I was standing right outside the Salt Palace in downtown Salt Lake City after completing the first run-through for an event that would attract more than 5,000 attendees in less than 48 hours. For almost two months, the planning for this event had consumed nearly every waking moment of my life. There were still several crucial things that needed to happen in order to make it a success (something that was far from guaranteed even two days out) and it was going to take a monumental effort by everyone involved to pull it all together.
“I need you to meet me at the clinic. I don’t know what’s happening. They can’t find a heartbeat!”
Minutes before I was trading jokes and listing off everything that still needed to be done with my friend and Silicon Slopes managing editor Chris Rawle.
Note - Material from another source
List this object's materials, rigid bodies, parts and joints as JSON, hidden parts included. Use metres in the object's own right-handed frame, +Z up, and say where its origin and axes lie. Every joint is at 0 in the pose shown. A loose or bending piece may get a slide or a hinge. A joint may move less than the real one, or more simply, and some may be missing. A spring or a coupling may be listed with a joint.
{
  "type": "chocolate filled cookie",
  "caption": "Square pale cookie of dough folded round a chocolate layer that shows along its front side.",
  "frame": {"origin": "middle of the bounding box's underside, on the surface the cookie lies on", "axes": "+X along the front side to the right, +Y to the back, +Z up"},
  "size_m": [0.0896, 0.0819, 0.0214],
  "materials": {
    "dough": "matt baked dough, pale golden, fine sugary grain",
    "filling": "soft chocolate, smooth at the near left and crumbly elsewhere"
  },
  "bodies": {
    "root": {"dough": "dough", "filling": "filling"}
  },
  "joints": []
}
We had a plan and as long as we executed on it we believed there was a chance the Summit would be a big win for Utah’s tech community.
None of that mattered after the call. I told my wife I would be right there and said to Chris that something was wrong and I had to go.
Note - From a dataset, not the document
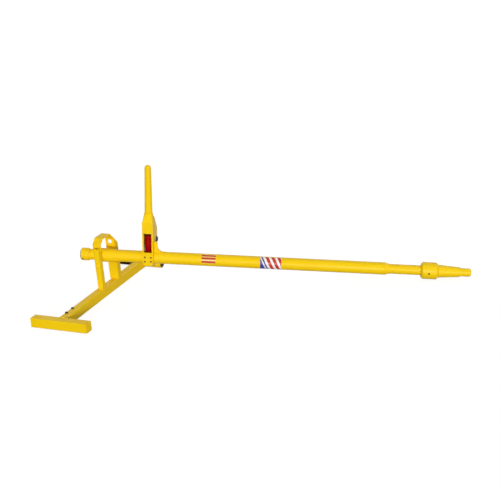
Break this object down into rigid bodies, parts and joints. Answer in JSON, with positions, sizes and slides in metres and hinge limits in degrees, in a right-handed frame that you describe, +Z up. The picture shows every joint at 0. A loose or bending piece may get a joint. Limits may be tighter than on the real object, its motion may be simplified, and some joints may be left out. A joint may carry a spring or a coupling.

I showed up to the clinic just as they were taking my wife and 5-year-old son who never leaves her side back to get an ultrasound. It didn’t take long to receive the devastating news. The baby had passed away. My wife would need to go to the hospital to be induced into labor to perform a stillbirth.
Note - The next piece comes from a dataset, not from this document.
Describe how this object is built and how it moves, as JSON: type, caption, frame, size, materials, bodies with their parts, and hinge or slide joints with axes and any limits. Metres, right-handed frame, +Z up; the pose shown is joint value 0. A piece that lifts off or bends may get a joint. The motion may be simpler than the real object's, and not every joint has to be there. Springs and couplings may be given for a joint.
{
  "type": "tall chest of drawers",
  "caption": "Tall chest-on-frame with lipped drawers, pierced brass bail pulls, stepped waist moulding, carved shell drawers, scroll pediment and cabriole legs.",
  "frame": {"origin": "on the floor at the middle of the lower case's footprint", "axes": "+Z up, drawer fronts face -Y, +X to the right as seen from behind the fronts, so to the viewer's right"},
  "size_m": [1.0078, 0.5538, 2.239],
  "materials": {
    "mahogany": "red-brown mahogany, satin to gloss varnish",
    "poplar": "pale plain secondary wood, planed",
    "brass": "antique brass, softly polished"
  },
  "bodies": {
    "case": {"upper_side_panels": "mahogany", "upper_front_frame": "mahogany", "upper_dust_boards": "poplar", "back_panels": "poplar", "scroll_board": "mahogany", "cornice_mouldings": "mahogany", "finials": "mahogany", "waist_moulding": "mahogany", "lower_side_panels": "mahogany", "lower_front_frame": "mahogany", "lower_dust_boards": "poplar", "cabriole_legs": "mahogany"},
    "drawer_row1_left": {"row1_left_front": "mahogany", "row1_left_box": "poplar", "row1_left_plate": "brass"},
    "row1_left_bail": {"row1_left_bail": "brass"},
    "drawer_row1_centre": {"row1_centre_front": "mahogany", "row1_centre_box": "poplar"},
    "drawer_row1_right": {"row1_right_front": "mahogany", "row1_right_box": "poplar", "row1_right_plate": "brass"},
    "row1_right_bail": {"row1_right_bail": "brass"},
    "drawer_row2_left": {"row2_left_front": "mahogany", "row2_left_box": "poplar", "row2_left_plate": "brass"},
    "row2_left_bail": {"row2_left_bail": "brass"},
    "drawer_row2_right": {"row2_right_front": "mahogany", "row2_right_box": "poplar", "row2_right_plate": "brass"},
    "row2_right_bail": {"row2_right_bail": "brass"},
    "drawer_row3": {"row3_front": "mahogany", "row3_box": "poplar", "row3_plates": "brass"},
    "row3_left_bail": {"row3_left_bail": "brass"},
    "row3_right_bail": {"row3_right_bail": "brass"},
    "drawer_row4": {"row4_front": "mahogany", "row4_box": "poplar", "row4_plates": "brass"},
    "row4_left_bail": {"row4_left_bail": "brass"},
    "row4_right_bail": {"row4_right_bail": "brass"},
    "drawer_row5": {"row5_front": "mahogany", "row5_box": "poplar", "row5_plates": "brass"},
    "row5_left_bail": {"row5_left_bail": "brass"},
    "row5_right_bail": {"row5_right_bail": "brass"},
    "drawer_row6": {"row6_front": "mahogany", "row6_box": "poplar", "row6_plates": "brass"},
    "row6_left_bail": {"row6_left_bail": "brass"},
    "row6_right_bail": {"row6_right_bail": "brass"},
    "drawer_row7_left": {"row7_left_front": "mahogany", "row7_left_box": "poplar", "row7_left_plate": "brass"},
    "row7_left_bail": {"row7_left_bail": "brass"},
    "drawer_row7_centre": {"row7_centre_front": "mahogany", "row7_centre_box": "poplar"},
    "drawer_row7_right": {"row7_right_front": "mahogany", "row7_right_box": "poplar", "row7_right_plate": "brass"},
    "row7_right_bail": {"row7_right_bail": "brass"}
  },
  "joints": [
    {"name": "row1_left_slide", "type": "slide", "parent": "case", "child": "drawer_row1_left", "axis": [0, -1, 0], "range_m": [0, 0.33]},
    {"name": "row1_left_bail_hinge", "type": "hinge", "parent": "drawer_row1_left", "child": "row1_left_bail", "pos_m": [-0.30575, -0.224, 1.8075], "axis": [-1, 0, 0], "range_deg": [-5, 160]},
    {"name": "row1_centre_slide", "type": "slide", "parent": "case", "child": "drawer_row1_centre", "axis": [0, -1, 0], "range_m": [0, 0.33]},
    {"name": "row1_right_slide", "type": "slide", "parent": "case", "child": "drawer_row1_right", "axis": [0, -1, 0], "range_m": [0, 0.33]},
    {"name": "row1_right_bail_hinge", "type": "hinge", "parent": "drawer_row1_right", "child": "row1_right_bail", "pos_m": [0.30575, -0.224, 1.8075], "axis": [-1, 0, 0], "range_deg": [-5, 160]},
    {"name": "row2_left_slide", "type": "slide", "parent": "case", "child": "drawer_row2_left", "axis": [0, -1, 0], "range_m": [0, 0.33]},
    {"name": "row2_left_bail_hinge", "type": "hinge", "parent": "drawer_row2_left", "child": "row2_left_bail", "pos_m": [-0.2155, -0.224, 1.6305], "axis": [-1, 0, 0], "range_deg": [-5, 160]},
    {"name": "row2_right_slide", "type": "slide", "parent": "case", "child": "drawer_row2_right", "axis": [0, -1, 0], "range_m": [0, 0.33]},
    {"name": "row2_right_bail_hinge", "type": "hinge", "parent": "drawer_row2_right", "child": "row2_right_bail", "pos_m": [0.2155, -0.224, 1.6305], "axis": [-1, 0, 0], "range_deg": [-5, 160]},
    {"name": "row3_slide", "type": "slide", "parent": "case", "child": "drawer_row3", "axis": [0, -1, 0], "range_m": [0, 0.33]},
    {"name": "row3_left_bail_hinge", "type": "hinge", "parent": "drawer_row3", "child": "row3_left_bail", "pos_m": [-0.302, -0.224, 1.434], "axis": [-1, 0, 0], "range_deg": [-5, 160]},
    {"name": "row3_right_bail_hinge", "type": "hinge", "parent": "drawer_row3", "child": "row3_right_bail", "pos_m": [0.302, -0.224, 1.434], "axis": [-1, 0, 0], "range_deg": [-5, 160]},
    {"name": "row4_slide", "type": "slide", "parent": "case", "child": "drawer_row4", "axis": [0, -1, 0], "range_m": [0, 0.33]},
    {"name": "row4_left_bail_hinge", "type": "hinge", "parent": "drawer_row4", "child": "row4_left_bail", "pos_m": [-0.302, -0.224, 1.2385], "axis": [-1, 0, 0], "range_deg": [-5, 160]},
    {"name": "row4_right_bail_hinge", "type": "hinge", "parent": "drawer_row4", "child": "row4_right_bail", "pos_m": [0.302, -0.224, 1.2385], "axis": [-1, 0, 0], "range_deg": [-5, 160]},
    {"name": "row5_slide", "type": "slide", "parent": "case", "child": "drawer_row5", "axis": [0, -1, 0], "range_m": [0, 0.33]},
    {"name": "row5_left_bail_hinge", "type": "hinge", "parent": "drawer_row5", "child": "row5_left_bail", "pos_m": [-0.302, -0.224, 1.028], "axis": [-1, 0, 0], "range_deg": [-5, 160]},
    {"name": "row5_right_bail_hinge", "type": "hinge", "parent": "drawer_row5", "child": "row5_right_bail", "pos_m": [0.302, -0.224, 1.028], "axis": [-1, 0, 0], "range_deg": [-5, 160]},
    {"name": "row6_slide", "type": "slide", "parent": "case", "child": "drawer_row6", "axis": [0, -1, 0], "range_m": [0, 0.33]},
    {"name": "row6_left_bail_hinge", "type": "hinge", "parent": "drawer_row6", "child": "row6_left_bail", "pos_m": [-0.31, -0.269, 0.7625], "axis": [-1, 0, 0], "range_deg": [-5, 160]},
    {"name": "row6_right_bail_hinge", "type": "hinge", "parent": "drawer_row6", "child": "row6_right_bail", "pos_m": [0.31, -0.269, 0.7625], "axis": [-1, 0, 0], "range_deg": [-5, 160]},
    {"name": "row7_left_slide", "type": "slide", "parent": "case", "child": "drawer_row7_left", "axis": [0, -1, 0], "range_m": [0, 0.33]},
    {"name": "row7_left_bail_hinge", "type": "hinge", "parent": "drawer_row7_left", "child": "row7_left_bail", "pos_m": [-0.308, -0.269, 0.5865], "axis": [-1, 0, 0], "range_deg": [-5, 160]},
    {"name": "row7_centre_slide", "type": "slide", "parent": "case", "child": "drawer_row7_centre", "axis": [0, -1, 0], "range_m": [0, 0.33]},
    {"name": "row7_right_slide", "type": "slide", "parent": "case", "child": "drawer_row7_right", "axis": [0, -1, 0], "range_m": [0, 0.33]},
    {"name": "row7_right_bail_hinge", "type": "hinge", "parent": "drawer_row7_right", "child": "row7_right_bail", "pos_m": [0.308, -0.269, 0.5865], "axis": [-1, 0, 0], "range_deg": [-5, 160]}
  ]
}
Heartbroken, we entered the maternity ward knowing we wouldn’t be leaving with a baby and new addition to our family. We stayed in the hospital overnight while my beautiful and courageous wife went through a terrifying and tragic ordeal.
We checked out of Utah Valley Hospital in Provo at 10:00pm and arrived at a hotel in downtown Salt Lake City an hour later. The first-ever Silicon Slopes Tech Summit would kick-off bright and early the following morning.
On the drive up to our hotel, still reeling and all out of tears, I received a phone call from Qualtrics CEO Ryan Smith. “Tomorrow’s event isn’t important,” he said. “What’s important is the woman sitting in that car next to you and the rest of your family. Tragedy has a way of bringing into focus what matters most in life. You’ve got this.”
When I arrived at the Salt Palace the following morning it instantly became clear that the inaugural Silicon Slopes Tech Summit was going to be a huge success thanks to the leadership and dedication of Stuart Gold, Julie Kehoe, Josh James, Carine Clark, Aaron Skonnard, Dave Elkington, Ryan Smith, Dave Bateman, Todd Pedersen, Marcus Liassides, Dan Burton, Brad Rencher, Fraser Bullock, Chris Rawle, all of the wonderful folks at Cornerstone, and a seemingly never-ending list of incredible people and organizations. My wife and I will be forever grateful for the outpouring of support and love we received from this unique and compassionate community we call “Silicon Slopes.”
This tragic experience informs my opinion on the aforementioned debate. I believe it’s true that one can not expect to see an extraordinary amount of success without being willing to put in an extraordinary amount of work and personal sacrifice. It’s also true that success is a relative term and the type of sacrifice we’re talking about comes with very real costs to a person’s health, relationships, and mental well-being. It took the loss of what would have been my fourth child for me to recognize the effect my own hard work and sacrifice was having on my wife and the people who matter most to me in life.
Entrepreneurship is a unique and enticing career path because success is democratized. While it’s still unnecessarily and discriminately harder to get started for some more than others, entrepreneurship is the great equalizer of our time. A person’s background isn’t as relevant as their ability to work harder and sacrifice more than the competition.
However, how hard you’re willing to work and how much you’re willing to sacrifice is often less a test of character than circumstance. At the end of the day, the only question that matters is whether you want all of that hard work to be how you’re remembered by those you love the most. The stakes couldn’t be higher. After all, hard work eventually becomes your life’s work.